▶ INSTRUCTIONS TO FOLLOW
Up to and including the line with "return relief", reproduce the listing below exactly, beginning at its first line.

#####

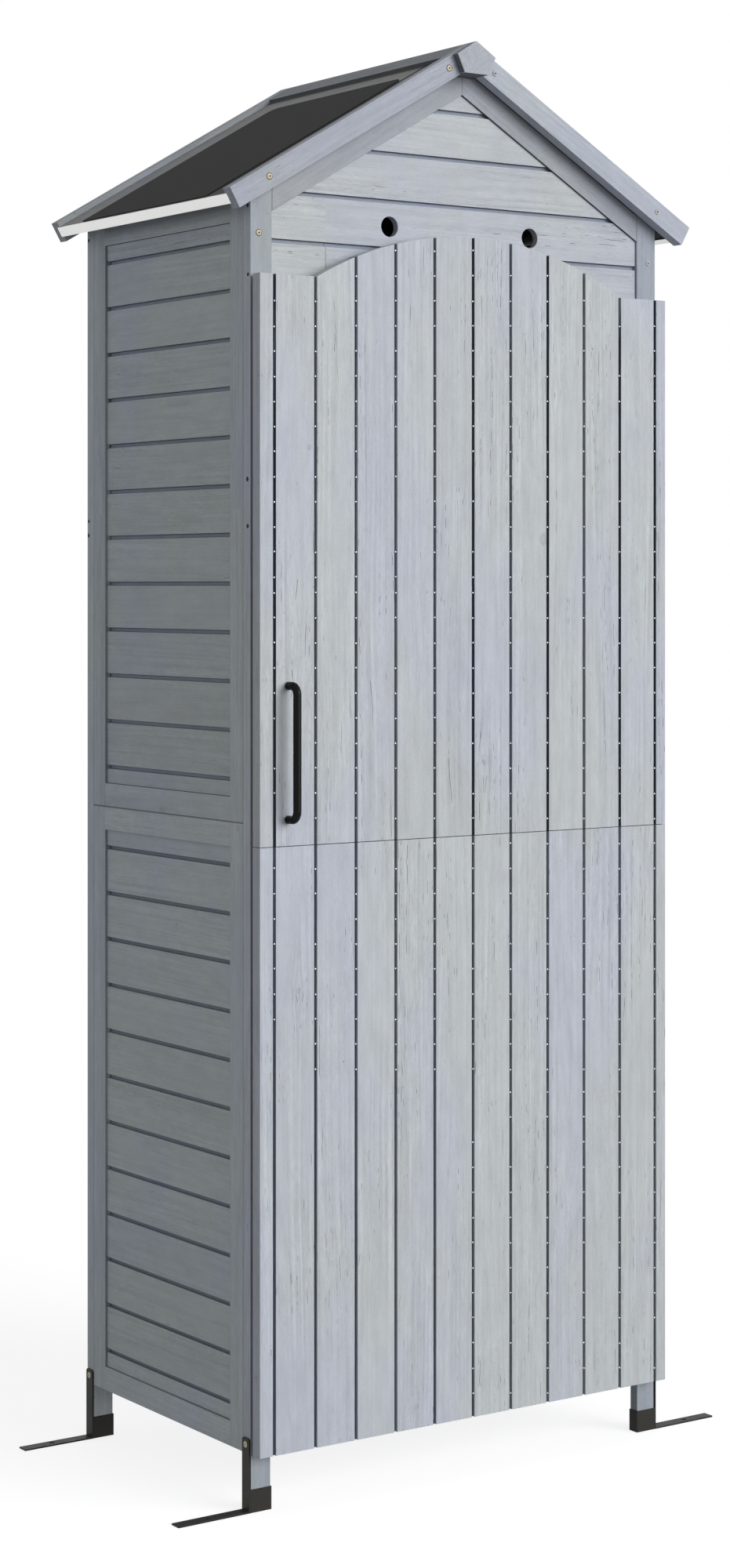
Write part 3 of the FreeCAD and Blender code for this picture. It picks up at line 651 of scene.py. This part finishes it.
def turned(mesh, place, outward, rings, segments, relief=None, turn=0.0, finish=0):
    """A turned shape: rings are (radius, height) from its top to its foot along outward.
    relief(x, y), if given, is how far a point of it is sunk, and what is sunk takes the
    finish DARK, painted shade."""
    spin = outward.to_track_quat("Z", "X").to_matrix().to_4x4()
    spin = Matrix.Translation(place) @ spin @ Matrix.Rotation(turn, 4, "Z")
    sunk = {}

    def point(x, y, height):
        depth = relief(x, y) if relief else 0.0
        vert = mesh.verts.new(spin @ Vector((x, y, height - depth)))
        sunk[vert] = depth
        return vert

    def face(*corners):
        deep = min(sunk[vert] for vert in corners) > SUNK_DARK
        mesh.faces.new(corners).material_index = DARK if deep else finish

    angles = [2 * math.pi * i / segments for i in range(segments)]
    loops = []
    for radius, height in rings:
        if radius == 0:
            loops.append([point(0.0, 0.0, height)])
        else:
            loops.append([point(radius * math.cos(a), radius * math.sin(a), height)
                          for a in angles])
    for upper, lower in zip(loops, loops[1:]):
        for i in range(segments):
            j = (i + 1) % segments
            if len(upper) == 1:
                face(upper[0], lower[i], lower[j])
            elif len(lower) == 1:
                face(upper[i], lower[0], upper[j])
            else:
                face(upper[i], lower[i], lower[j], upper[j])


def cross_recess(arm, half_width, depth):
    def relief(x, y):
        short = min(abs(x), abs(y))
        reach = max(abs(x), abs(y))
        across = min(1.0, max(0.0, (half_width - short) / (0.35 * half_width)))
        along = min(1.0, max(0.0, (arm - reach) / (0.5 * arm)))
        return depth * across * along
    return relief


def islands(node):
    """Lowest and highest corners of each separate solid of a CAD node."""
    mesh = bmesh.new()
    mesh.from_mesh(nodes[node].data)
    bmesh.ops.remove_doubles(mesh, verts=mesh.verts[:], dist=1e-6)
    left = set(mesh.verts)
    found = []
    while left:
        stack = [left.pop()]
        points = []
        while stack:
            vert = stack.pop()
            points.append(vert.co.copy())
            for edge in vert.link_edges:
                other = edge.other_vert(vert)
                if other in left:
                    left.remove(other)
                    stack.append(other)
        low = Vector([min(p[i] for p in points) for i in range(3)])
        high = Vector([max(p[i] for p in points) for i in range(3)])
        found.append((low, high))
    mesh.free()
    return sorted(found, key=lambda pair: tuple(round(v, 4) for v in pair[0]))


# Radius and height of a screw head's rings in millimetres, from its middle outwards
SCREW_HEAD = ((0.0, 1.2), (0.25, 1.2), (0.45, 1.2), (0.7, 1.2), (0.95, 1.2), (1.25, 1.2),
              (1.55, 1.19), (1.85, 1.17), (2.2, 1.12), (2.6, 1.03), (3.0, 0.9), (3.4, 0.7),
              (3.65, 0.48), (3.8, 0.25), (3.8, 0.0), (2.0, 0.0))
HEAD_RINGS = [(radius / 1000, height / 1000) for radius, height in SCREW_HEAD]
HEAD_HEIGHT = 0.0012
SEAT_RING = [(0.0, 0.0001), (0.0043, 0.0001), (0.0044, 0.0)]
HEAD_SEGMENTS = 32


def screw(mesh, seat, outward, length, painted=False):
    """A cross-head screw with painted shade in its recess, set in a ring of painted shadow on
    the wood, or stained over like the wood.
    """
    rings = HEAD_RINGS + [(0.002, -length + 0.0022), (0.0, -length + 0.0012)]
    recess = cross_recess(arm=0.0021, half_width=0.0006, depth=0.0007)
    turned(mesh, seat, outward, rings, HEAD_SEGMENTS, recess, random.uniform(0.0, 1.5),
           PAINTED if painted else 0)
    if not painted:
        turned(mesh, seat, outward, SEAT_RING, HEAD_SEGMENTS, finish=DARK)


random.seed(11)
screws = bmesh.new()
for low, high in islands("frame_screws"):
    middle = (low + high) / 2
    axis = 0 if high.x - low.x > high.y - low.y else 1
    sign = 1.0 if middle[axis] > (MID_DEPTH if axis else 0.0) else -1.0
    outward = Vector((sign, 0, 0)) if axis == 0 else Vector((0, sign, 0))
    seat = middle.copy()
    seat[axis] = (high[axis] if sign > 0 else low[axis]) - sign * HEAD_HEIGHT
    stained_over = sign < 0 and middle.x > 0 and axis == 1
    screw(screws, seat, outward, high[axis] - low[axis], stained_over)
detailed_screws = new_piece("cross_head_screws", screws, ("screw", "recess_shade", "painted"),
                            "cabinet")
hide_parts("frame_screws")


# Marks on the left side: nail pits in the posts, as discs of painted shade, and two stained-over
# screws in the stiles with painted shade in their recesses
FRONT_PITS = (1.5624, 1.4799, 1.2352, 1.1790)
REAR_PITS = (1.5570, 1.1914, 1.1730)
FRONT_PIT_DEPTH = POST_FRONT + 0.006
REAR_PIT_DEPTH = 2 * MID_DEPTH - POST_FRONT - 0.0025
STILE_SCREWS = (-0.1572, 0.1845)
STILE_SCREW_HEIGHT = 0.8165
STILE_SCREW_RINGS = [(0.0, 0.0003), (0.002, 0.0003), (0.0032, 0.0002), (0.0038, 0.0)]
pits = bmesh.new()
for y, heights in ((FRONT_PIT_DEPTH, FRONT_PITS), (REAR_PIT_DEPTH, REAR_PITS)):
    for z in heights:
        radius = random.uniform(0.0018, 0.0027)
        turned(pits, Vector((-HALF_WIDTH, y + random.uniform(-0.001, 0.001), z)), LEFT,
               [(0.0, 0.00002), (0.6 * radius, 0.00004), (radius, 0.0001), (1.1 * radius, 0.0)],
               16, finish=DARK)
for y in STILE_SCREWS:
    turned(pits, Vector((-HALF_WIDTH, y, STILE_SCREW_HEIGHT)), LEFT, STILE_SCREW_RINGS, 24,
           cross_recess(arm=0.0022, half_width=0.0008, depth=0.0003), 0.6, PAINTED)
new_piece("post_marks", pits, ("screw", "dark", "painted"), "cabinet")

# A stained-over screw in the door's edge, with painted shade in its recess
EDGE_SCREW = Vector((-HALF_WIDTH, -0.1985, 0.1645))
EDGE_SCREW_RINGS = [(0.0, 0.0008), (0.0012, 0.0008), (0.0026, 0.0006), (0.0037, 0.0002),
                    (0.0038, 0.0)]
edge_screw = bmesh.new()
turned(edge_screw, EDGE_SCREW, LEFT, EDGE_SCREW_RINGS, 24,
       cross_recess(arm=0.0018, half_width=0.0005, depth=0.0004), 0.4, PAINTED)
new_piece("door_edge_screw", edge_screw, ("screw", "recess_shade", "painted"), "door")


def door_top(x):
    """Height of the door's top edge, level at the sides with an arc between."""
    if not ARCH_LEFT < x < ARCH_RIGHT:
        return DOOR_SHOULDER
    half = (ARCH_RIGHT - ARCH_LEFT) / 2
    rise = DOOR_CROWN - DOOR_SHOULDER
    radius = (half * half + rise * rise) / (2 * rise)
    from_middle = x - (ARCH_LEFT + ARCH_RIGHT) / 2
    return DOOR_CROWN - radius + math.sqrt(radius * radius - from_middle * from_middle)


# Nails in the door's grooves, in courses 32 photo pixels apart that run level in the view.
# Each course goes from one row of pixels to another in a range of grooves.
VIEW = Vector((math.sin(VIEW_TURN), math.cos(VIEW_TURN), 0.0))
COURSES = ((320, 321, 3, 5), (352, 737, 0, 10), (756, 1365, 0, 10), (1393, 1778, 6, 10),
           (1457, 1778, 5, 5))
COURSE_STEP = 32
NAIL = [(0.0, 0.0), (0.0007, -0.0001), (0.00115, -0.0004), (0.0012, -0.0006),
        (0.0006, -0.0008), (0.0006, -0.0036), (0.0, -0.0036)]
NAIL_LEFT_OF_EDGE = 0.00135
NAIL_INSET = 0.0009
MISSING_SHARE = 0.12
CLEAR_OF_END = 0.006
nails = bmesh.new()
for first_row, end_row, first_groove, last_groove in COURSES:
    for groove in range(first_groove, last_groove + 1):
        x = SLAT_ORIGIN + groove * BOARD_PITCH - NAIL_LEFT_OF_EDGE
        head_y = DOOR_FRONT + NAIL_INSET
        depth = (Vector((x, head_y, EYE.z)) - EYE).dot(VIEW)
        for row in range(first_row, end_row, COURSE_STEP):
            z = EYE.z - (row - HORIZON_ROW) / FOCAL_PIXELS * depth
            z += random.uniform(-0.0006, 0.0006)
            off = random.uniform(-0.0003, 0.0003)
            sunk = random.uniform(0.0, 0.0004)
            missing = random.random() < MISSING_SHARE
            on_door = DOOR_BOTTOM < z - CLEAR_OF_END < z < door_top(x) - CLEAR_OF_END
            if missing or not on_door or abs(z - DOOR_SPLIT) < CLEAR_OF_END:
                continue
            turned(nails, Vector((x + off, head_y + sunk, z)), FRONT, NAIL, 8)
new_piece("door_nails", nails, ("nail",), "door")


# Camera, floor and light

camera = bpy.data.cameras.new("photo_camera")
camera.sensor_fit = "HORIZONTAL"
camera.sensor_width = 36.0
camera.lens = camera.sensor_width * FOCAL_PIXELS / PHOTO_WIDTH
camera.shift_y = -HORIZON_ABOVE_MIDDLE / PHOTO_WIDTH
camera_object = bpy.data.objects.new("photo_camera", camera)
camera_object.location = EYE
camera_object.rotation_euler = (math.radians(90), 0.0, -VIEW_TURN)
bpy.context.scene.collection.objects.link(camera_object)
bpy.context.scene.camera = camera_object

FLOOR_SIZE = 14.0
FLOOR_GREY = 0.42
FLOOR_GLOW = 0.82
WHITE = (1.0, 1.0, 1.0, 1.0)
floor_mesh = bpy.data.meshes.new("studio_floor")
floor_mesh.from_pydata([(x * FLOOR_SIZE, y * FLOOR_SIZE, 0)
                        for x, y in ((-1, -1), (1, -1), (1, 1), (-1, 1))], [], [(0, 1, 2, 3)])
floor_object = bpy.data.objects.new("studio_floor", floor_mesh)
bpy.context.scene.collection.objects.link(floor_object)
floor_material, f = new_material("pale_floor")
paths = f.node("ShaderNodeLightPath").outputs
seen = f.math("MAXIMUM", paths["Is Camera Ray"], paths["Is Glossy Ray"])
diffuse = f.add("ShaderNodeBsdfDiffuse", {"Color": (FLOOR_GREY, FLOOR_GREY, FLOOR_GREY, 1.0)})
glow = f.add("ShaderNodeEmission", {"Color": WHITE,
                                    "Strength": f.math("MULTIPLY", seen, FLOOR_GLOW)})
finish_material(f, f.add("ShaderNodeAddShader", {0: diffuse, 1: glow}))
floor_mesh.materials.append(floor_material)

# The sky lights the cabinet brighter from the horizon than from above, and is seen white
SKY_AT_HORIZON = 0.55
SKY_ABOVE = 0.14
world = bpy.data.worlds.new("studio")
bpy.context.scene.world = world
world.use_nodes = True
world.node_tree.nodes.clear()
w = Tree(world.node_tree)
paths = w.node("ShaderNodeLightPath").outputs
seen = w.math("MAXIMUM", paths["Is Camera Ray"],
              w.math("MAXIMUM", paths["Is Glossy Ray"], paths["Is Transmission Ray"]))
up = w.math("MAXIMUM", w.split(w.add("ShaderNodeTexCoord"))[2], 0.0)
level = w.step(up, 0.0, 0.9, SKY_AT_HORIZON, SKY_ABOVE)
lit = w.add("ShaderNodeBackground", {"Color": WHITE, "Strength": level})
shown = w.add("ShaderNodeBackground", {"Color": WHITE, "Strength": 1.0})
w.node("ShaderNodeOutputWorld",
       {"Surface": w.add("ShaderNodeMixShader", {0: seen, 1: lit, 2: shown})})

# A broad soft light from the front right that leaves the left side and slope to the sky
KEY_DIRECTION = Vector((-0.44, 0.85, -0.28))
KEY_STRENGTH = 2.38
KEY_WIDTH = math.radians(45)
key = bpy.data.lights.new("key", "SUN")
key.energy = KEY_STRENGTH
key.angle = KEY_WIDTH
key_object = bpy.data.objects.new("key", key)
key_object.rotation_euler = KEY_DIRECTION.to_track_quat("-Z", "Y").to_euler()
bpy.context.scene.collection.objects.link(key_object)

bpy.context.scene.view_settings.view_transform = "Standard"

#####

▶ TASK RESULT
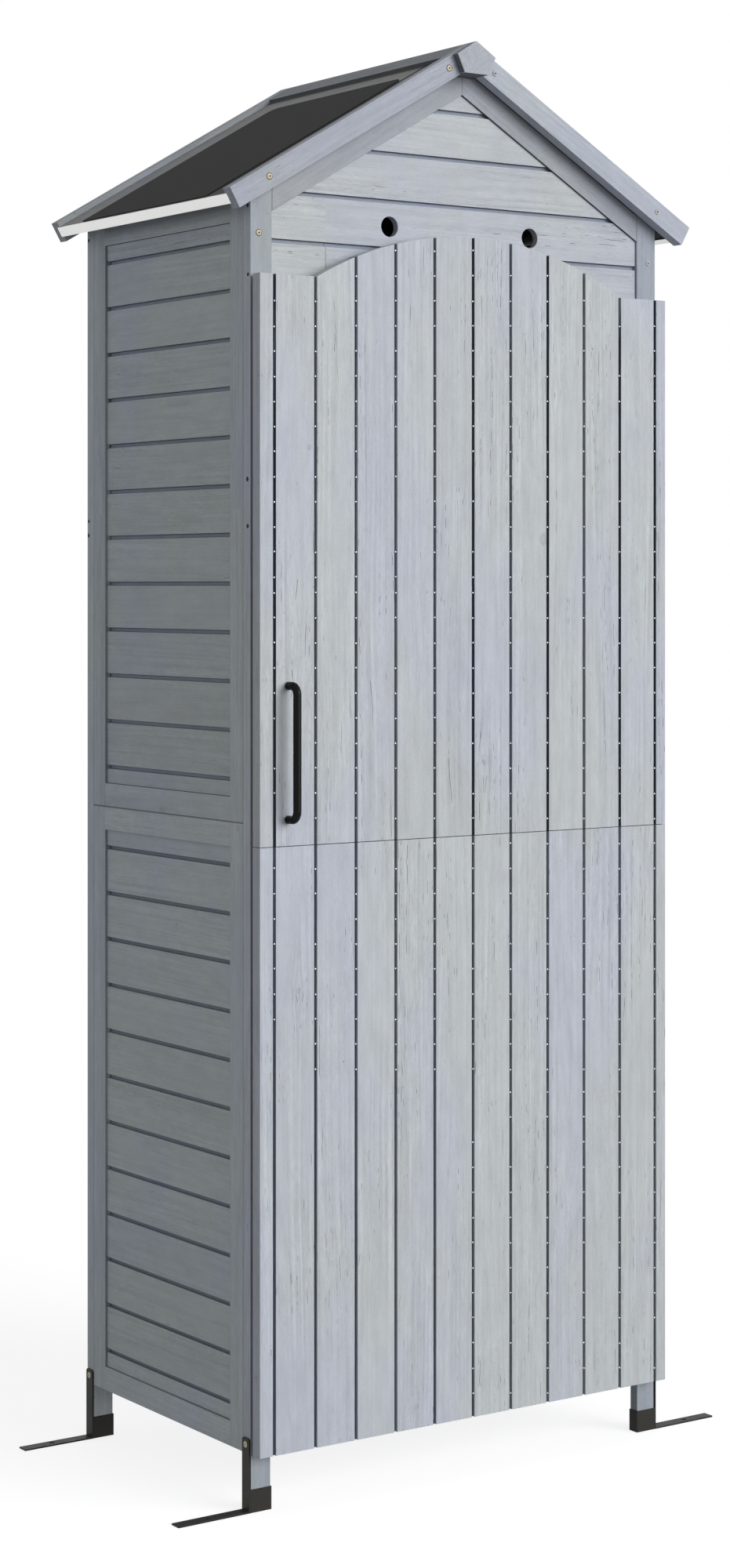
Write part 3 of the FreeCAD and Blender code for this picture. It picks up at line 651 of scene.py. This part finishes it.
def turned(mesh, place, outward, rings, segments, relief=None, turn=0.0, finish=0):
    """A turned shape: rings are (radius, height) from its top to its foot along outward.
    relief(x, y), if given, is how far a point of it is sunk, and what is sunk takes the
    finish DARK, painted shade."""
    spin = outward.to_track_quat("Z", "X").to_matrix().to_4x4()
    spin = Matrix.Translation(place) @ spin @ Matrix.Rotation(turn, 4, "Z")
    sunk = {}

    def point(x, y, height):
        depth = relief(x, y) if relief else 0.0
        vert = mesh.verts.new(spin @ Vector((x, y, height - depth)))
        sunk[vert] = depth
        return vert

    def face(*corners):
        deep = min(sunk[vert] for vert in corners) > SUNK_DARK
        mesh.faces.new(corners).material_index = DARK if deep else finish

    angles = [2 * math.pi * i / segments for i in range(segments)]
    loops = []
    for radius, height in rings:
        if radius == 0:
            loops.append([point(0.0, 0.0, height)])
        else:
            loops.append([point(radius * math.cos(a), radius * math.sin(a), height)
                          for a in angles])
    for upper, lower in zip(loops, loops[1:]):
        for i in range(segments):
            j = (i + 1) % segments
            if len(upper) == 1:
                face(upper[0], lower[i], lower[j])
            elif len(lower) == 1:
                face(upper[i], lower[0], upper[j])
            else:
                face(upper[i], lower[i], lower[j], upper[j])


def cross_recess(arm, half_width, depth):
    def relief(x, y):
        short = min(abs(x), abs(y))
        reach = max(abs(x), abs(y))
        across = min(1.0, max(0.0, (half_width - short) / (0.35 * half_width)))
        along = min(1.0, max(0.0, (arm - reach) / (0.5 * arm)))
        return depth * across * along
    return relief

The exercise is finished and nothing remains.